I also attended two 12-Step meetings per week. I felt safe and supported in both places. Enough to share some dark secrets and missteps, and get solid feedback on my thoughts, actions, and behavioral patterns from my peers.
Becoming a member of both these communities taught me how to listen, how to respond instead of react, and how to accept the love and help of others.
Learning how to function in both society and relationships is not something that just switched on in my brain after all the liquid dried up. I did not do this by myself. I worked. Hard at it. With other people. If I f*cked up, if I acted out, if I had a problem, I brought it to my group. Either one. Usually both. I shared it in the circle. As hard as it was, I made a habit of it. And it helped me finally get to where I could slot my feet into those grown-ass-woman shoes. That had been collecting dust in the top of my closet since, well, forever.
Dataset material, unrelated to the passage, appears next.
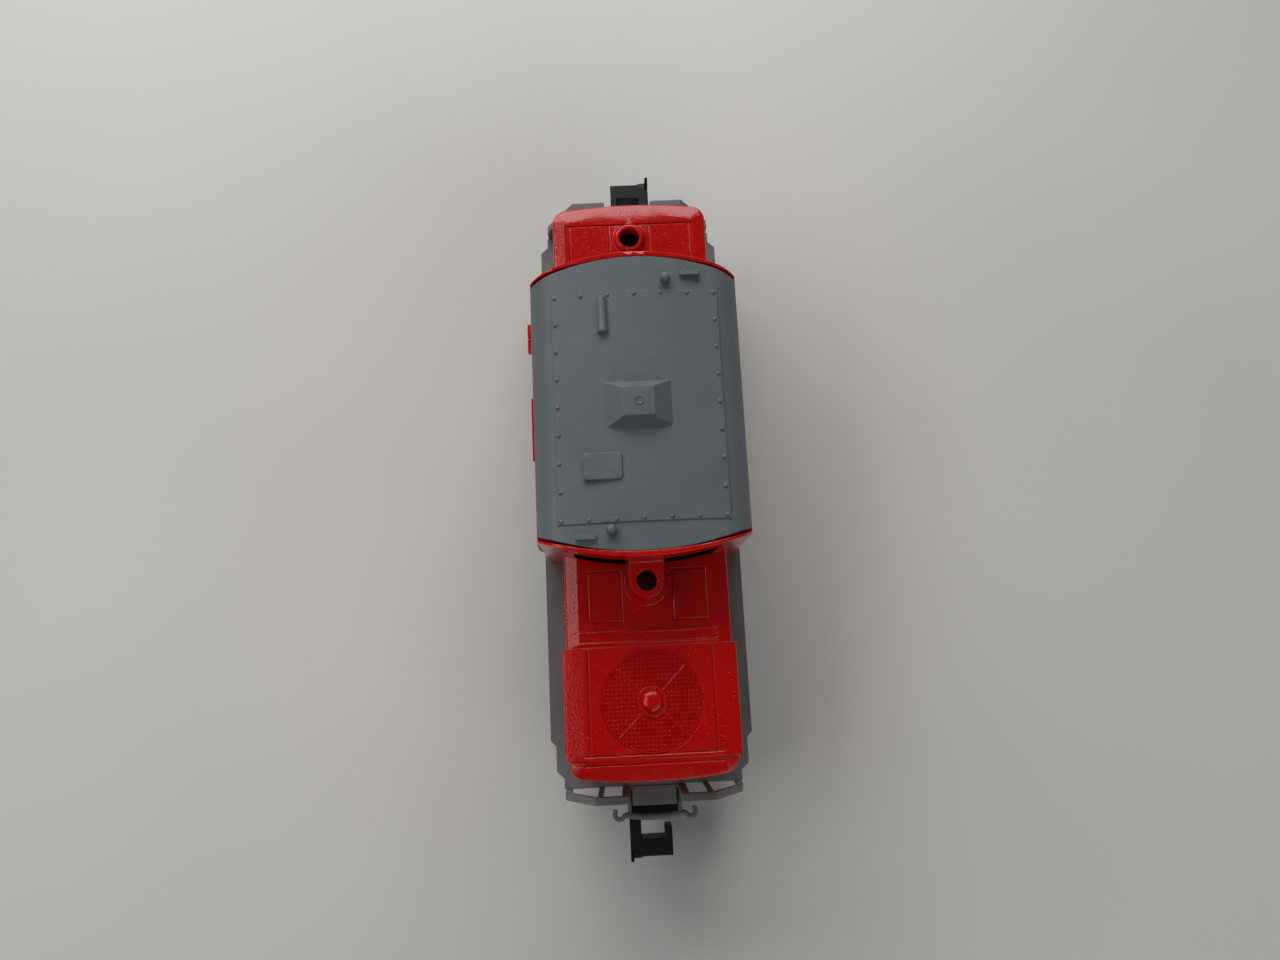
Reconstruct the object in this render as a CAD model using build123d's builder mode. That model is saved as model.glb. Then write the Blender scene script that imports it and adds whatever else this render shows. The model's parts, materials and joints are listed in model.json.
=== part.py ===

In addition to physical groups, there are also plenty of online communities. Hip Sobriety is where I got my footing. And Annie Grace’s book, This Naked Mind, has a huge following on Facebook and Instagram. Do a search and see what you find. It might be a less daunting way to try sober on for size.
The people we surround ourselves with need to have what we want. They need to elevate us to a level of responsibility and accountability that make us feel proud.
If you don’t feel proud of yourself right now, ask yourself why. What is getting in the way?
If you’re taking this first step, and a long last saying goodbye to something that no longer serves you, then I would first like to offer my sincerest and most enthusiastic celebratory fist pump. I would also like to strongly encourage you to make damn sure you have an accountability buddy or group of persons in place that either share in your struggle, or at the very least, understand it intimately.
Look, I know it’s hard. I’ve been there. Right where you might be at this moment. Shivering in your timbers. (If that’s an actual thing.) Wondering how long it will take for the sky to fall down if you let your secret out of the bag and finally tell someone else. And I’m not here to take that fear away from you. It is real. And it’s f*cking terrifying. But I will say this: you’re making it 10 times harder on yourself by trying to hold the sky up with your own two hands.
Okay, that’s it for now.
Let’s do a quick review.
1. We do not get sober in a vacuum. If you were capable of quitting ________, don’t you think you would have done it by now? Accountability. It’s what’s for dinner.
2. You do not need a reason to stop drinking. You liking yourself more when you’re off the sauce is reason enough for anyone who loves you. Enough.
3. Surround yourself with people who have what you want. And remember, in order to get what you’ve never had, you have to be willing to do things you’ve never done. Get brave. It’s in there. Trust me. Even the most self-centered sobers have “brave” in their arsenal. This coming from the most self-centered sober the world has ever known (wink).